Direction | The required output consists solely of the lines from the one containing "head_cover();" down to the one containing "obj.matrix_world = world", both included, each quoted exactly.

Source material |

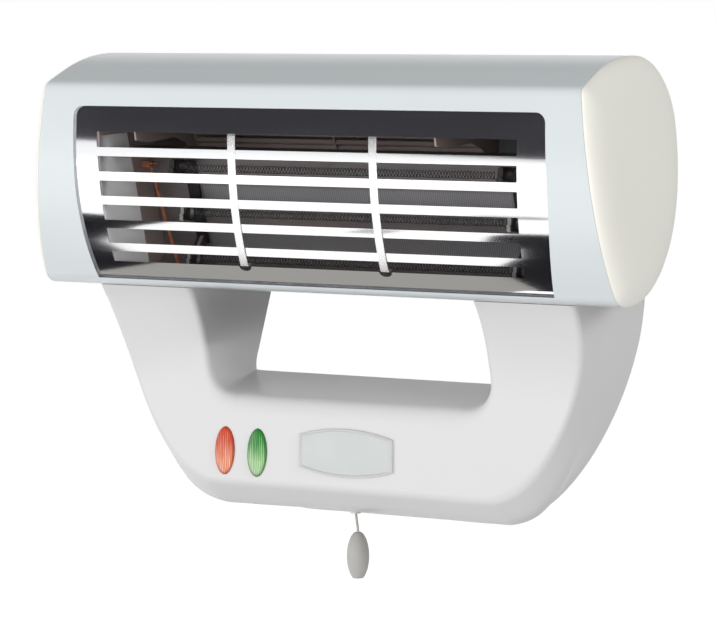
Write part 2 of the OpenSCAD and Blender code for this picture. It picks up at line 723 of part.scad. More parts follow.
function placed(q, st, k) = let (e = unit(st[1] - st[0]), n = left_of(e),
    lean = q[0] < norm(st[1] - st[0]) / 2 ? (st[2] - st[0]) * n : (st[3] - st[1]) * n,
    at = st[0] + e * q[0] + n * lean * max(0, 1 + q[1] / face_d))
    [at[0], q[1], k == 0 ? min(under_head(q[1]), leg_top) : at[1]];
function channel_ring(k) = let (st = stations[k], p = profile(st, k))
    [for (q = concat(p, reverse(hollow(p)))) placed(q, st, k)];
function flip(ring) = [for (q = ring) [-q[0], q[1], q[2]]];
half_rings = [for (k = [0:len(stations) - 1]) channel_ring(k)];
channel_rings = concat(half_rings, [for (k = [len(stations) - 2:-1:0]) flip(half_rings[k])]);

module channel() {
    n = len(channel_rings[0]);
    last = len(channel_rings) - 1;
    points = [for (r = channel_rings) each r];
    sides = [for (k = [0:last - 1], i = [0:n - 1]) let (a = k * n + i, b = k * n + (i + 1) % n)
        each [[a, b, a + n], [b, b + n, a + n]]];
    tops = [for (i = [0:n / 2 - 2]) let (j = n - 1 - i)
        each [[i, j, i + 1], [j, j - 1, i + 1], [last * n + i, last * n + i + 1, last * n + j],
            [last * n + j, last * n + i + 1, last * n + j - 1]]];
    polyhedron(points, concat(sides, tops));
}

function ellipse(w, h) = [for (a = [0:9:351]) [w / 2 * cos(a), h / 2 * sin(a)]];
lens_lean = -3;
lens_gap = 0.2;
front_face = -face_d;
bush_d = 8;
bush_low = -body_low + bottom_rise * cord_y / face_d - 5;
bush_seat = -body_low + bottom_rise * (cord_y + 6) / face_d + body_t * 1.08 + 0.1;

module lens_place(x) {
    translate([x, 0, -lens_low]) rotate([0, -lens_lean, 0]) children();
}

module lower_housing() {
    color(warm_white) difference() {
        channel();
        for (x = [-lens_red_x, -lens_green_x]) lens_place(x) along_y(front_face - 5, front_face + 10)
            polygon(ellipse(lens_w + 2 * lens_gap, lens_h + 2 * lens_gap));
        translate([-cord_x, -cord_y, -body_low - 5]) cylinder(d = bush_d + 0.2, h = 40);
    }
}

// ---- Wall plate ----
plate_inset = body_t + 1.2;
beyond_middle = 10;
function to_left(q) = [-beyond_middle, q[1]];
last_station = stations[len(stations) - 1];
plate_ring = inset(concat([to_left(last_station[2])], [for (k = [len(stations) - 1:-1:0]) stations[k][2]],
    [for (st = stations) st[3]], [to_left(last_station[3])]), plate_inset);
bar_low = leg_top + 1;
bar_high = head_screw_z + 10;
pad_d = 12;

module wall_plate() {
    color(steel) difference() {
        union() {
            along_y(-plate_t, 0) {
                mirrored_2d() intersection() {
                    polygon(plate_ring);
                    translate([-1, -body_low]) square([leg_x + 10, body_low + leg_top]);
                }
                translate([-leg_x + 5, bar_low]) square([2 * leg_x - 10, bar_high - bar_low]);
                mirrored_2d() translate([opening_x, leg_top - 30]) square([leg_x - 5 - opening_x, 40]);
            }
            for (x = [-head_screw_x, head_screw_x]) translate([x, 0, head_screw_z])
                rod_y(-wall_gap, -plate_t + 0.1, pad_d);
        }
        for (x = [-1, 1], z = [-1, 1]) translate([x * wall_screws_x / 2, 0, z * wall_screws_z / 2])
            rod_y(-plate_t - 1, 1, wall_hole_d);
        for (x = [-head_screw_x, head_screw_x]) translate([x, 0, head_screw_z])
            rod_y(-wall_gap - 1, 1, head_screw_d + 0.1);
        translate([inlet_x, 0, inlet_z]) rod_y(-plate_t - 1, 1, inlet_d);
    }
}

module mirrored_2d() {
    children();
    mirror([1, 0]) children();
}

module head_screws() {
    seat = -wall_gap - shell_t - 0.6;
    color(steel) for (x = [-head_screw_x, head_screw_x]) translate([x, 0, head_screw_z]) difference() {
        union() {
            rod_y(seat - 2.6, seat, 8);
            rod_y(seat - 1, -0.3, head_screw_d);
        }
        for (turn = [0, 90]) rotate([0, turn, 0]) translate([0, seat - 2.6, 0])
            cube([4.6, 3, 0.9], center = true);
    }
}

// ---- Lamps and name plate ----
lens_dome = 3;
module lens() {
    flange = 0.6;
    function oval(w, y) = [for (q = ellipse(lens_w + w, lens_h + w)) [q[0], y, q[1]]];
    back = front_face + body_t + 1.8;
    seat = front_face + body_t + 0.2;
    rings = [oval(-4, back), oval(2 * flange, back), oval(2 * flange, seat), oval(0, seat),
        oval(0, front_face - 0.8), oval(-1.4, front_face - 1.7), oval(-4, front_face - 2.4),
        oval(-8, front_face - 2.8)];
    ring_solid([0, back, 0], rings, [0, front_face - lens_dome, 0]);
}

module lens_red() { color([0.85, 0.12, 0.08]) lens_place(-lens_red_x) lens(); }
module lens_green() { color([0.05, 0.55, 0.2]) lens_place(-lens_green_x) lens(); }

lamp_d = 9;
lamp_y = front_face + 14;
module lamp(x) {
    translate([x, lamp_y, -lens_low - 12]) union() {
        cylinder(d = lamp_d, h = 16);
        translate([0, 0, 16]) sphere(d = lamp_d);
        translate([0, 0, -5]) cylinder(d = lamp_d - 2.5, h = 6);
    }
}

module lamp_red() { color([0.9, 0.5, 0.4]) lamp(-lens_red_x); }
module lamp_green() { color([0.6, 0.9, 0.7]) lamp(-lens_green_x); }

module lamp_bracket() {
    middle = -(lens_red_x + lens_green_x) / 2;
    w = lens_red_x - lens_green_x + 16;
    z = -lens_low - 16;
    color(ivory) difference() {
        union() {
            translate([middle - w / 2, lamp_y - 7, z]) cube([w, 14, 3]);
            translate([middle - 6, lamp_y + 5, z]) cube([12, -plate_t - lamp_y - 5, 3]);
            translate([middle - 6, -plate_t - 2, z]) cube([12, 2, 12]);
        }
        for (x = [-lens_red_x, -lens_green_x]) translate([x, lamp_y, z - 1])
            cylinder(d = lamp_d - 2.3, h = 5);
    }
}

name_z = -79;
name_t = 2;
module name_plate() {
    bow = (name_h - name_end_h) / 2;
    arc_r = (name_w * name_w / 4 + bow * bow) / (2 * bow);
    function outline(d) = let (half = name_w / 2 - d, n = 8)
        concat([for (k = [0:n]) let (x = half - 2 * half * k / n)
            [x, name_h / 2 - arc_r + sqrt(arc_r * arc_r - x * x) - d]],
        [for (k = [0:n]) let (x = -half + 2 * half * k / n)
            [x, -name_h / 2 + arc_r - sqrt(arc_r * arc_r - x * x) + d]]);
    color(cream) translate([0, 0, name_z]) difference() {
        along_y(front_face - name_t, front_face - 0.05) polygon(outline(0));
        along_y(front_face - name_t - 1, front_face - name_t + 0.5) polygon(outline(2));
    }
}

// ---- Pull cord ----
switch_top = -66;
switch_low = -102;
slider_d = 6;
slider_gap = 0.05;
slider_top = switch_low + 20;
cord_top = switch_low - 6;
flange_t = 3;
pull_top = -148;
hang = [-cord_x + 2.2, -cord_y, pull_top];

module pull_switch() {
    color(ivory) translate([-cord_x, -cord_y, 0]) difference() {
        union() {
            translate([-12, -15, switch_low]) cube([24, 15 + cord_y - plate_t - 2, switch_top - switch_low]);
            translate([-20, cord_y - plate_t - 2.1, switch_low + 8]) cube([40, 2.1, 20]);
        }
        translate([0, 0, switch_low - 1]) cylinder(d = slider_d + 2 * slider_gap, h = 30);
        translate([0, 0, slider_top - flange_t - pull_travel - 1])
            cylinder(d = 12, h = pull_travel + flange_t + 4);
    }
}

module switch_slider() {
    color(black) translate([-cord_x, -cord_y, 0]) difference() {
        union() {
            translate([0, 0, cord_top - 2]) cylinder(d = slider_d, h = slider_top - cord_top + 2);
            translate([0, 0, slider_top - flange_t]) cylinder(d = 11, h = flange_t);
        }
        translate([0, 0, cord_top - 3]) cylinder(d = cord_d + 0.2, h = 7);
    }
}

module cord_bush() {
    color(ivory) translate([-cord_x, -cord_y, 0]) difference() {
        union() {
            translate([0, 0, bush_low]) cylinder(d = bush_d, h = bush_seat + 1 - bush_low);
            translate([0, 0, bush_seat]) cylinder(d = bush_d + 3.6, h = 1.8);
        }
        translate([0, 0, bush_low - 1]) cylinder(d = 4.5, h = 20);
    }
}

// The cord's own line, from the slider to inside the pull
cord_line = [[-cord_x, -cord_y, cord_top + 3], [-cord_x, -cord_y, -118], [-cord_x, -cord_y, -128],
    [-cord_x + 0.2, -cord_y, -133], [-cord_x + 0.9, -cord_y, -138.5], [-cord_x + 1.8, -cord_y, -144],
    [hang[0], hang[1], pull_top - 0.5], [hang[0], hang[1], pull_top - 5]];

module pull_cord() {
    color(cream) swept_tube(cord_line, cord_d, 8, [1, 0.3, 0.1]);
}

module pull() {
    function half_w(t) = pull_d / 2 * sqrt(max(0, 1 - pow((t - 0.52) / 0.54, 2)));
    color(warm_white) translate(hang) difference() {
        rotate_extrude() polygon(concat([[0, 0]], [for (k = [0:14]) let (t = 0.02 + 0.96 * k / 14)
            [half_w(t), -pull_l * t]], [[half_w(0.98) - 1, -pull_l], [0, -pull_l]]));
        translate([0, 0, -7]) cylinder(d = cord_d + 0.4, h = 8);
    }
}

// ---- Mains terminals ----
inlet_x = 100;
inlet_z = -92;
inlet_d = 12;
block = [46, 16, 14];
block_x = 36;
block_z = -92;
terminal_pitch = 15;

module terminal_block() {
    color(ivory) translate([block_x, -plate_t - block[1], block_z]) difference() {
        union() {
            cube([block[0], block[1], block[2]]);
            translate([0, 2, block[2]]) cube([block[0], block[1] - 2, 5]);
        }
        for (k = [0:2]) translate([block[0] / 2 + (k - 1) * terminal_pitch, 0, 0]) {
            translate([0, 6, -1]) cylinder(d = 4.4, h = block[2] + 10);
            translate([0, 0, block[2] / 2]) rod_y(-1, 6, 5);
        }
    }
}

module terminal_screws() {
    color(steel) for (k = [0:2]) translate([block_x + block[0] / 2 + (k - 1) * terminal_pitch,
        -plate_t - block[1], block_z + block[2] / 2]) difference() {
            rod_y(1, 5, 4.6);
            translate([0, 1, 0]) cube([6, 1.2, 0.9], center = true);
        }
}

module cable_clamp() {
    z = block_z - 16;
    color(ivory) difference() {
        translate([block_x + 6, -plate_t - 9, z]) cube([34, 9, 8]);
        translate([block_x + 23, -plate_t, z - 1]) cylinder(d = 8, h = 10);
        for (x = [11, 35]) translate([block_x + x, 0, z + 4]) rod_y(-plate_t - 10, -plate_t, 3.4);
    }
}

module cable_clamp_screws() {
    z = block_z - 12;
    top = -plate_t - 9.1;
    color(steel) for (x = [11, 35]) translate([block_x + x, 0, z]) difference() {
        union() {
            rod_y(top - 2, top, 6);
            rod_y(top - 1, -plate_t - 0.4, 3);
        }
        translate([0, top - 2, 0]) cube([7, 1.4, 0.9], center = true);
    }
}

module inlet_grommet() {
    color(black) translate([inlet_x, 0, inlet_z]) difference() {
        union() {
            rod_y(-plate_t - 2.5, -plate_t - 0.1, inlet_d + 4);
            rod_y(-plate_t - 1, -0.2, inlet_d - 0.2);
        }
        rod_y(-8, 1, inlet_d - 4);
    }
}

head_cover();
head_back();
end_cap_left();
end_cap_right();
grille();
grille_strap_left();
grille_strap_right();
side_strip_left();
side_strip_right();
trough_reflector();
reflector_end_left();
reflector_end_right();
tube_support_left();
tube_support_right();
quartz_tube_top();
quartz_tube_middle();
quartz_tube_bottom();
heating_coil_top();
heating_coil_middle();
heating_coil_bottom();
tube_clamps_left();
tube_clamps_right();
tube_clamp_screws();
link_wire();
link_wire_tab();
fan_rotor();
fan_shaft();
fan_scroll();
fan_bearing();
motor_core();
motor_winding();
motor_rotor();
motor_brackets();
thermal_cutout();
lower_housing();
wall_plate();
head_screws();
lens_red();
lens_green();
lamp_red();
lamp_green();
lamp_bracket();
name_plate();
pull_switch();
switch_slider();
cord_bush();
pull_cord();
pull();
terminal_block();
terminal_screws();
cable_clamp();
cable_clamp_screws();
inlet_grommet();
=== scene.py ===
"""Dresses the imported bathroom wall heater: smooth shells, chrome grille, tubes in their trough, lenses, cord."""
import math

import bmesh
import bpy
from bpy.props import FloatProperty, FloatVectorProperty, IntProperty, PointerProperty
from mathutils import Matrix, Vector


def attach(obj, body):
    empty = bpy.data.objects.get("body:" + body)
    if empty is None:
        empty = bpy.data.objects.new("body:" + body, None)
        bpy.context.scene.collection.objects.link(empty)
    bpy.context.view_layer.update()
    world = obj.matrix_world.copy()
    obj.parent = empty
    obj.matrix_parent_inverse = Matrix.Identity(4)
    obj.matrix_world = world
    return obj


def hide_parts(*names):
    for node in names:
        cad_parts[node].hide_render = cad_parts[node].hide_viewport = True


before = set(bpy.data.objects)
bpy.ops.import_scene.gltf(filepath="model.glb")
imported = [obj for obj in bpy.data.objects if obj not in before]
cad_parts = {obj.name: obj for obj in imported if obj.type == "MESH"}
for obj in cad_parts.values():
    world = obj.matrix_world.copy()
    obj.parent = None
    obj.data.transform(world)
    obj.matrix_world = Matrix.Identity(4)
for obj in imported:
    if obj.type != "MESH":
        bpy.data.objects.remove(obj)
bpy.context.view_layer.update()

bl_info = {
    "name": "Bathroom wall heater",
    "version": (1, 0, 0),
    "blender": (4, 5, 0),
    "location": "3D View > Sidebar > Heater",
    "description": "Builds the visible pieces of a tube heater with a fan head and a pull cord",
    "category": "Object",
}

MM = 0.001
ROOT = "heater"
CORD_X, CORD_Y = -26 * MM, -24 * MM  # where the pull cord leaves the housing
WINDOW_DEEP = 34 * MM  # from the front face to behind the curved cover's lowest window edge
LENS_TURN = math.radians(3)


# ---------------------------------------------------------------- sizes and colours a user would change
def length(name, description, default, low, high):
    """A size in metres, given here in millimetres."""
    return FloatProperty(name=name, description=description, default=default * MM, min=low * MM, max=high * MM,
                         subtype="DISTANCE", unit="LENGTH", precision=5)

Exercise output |
head_cover();
head_back();
end_cap_left();
end_cap_right();
grille();
grille_strap_left();
grille_strap_right();
side_strip_left();
side_strip_right();
trough_reflector();
reflector_end_left();
reflector_end_right();
tube_support_left();
tube_support_right();
quartz_tube_top();
quartz_tube_middle();
quartz_tube_bottom();
heating_coil_top();
heating_coil_middle();
heating_coil_bottom();
tube_clamps_left();
tube_clamps_right();
tube_clamp_screws();
link_wire();
link_wire_tab();
fan_rotor();
fan_shaft();
fan_scroll();
fan_bearing();
motor_core();
motor_winding();
motor_rotor();
motor_brackets();
thermal_cutout();
lower_housing();
wall_plate();
head_screws();
lens_red();
lens_green();
lamp_red();
lamp_green();
lamp_bracket();
name_plate();
pull_switch();
switch_slider();
cord_bush();
pull_cord();
pull();
terminal_block();
terminal_screws();
cable_clamp();
cable_clamp_screws();
inlet_grommet();
=== scene.py ===
"""Dresses the imported bathroom wall heater: smooth shells, chrome grille, tubes in their trough, lenses, cord."""
import math

import bmesh
import bpy
from bpy.props import FloatProperty, FloatVectorProperty, IntProperty, PointerProperty
from mathutils import Matrix, Vector


def attach(obj, body):
    empty = bpy.data.objects.get("body:" + body)
    if empty is None:
        empty = bpy.data.objects.new("body:" + body, None)
        bpy.context.scene.collection.objects.link(empty)
    bpy.context.view_layer.update()
    world = obj.matrix_world.copy()
    obj.parent = empty
    obj.matrix_parent_inverse = Matrix.Identity(4)
    obj.matrix_world = world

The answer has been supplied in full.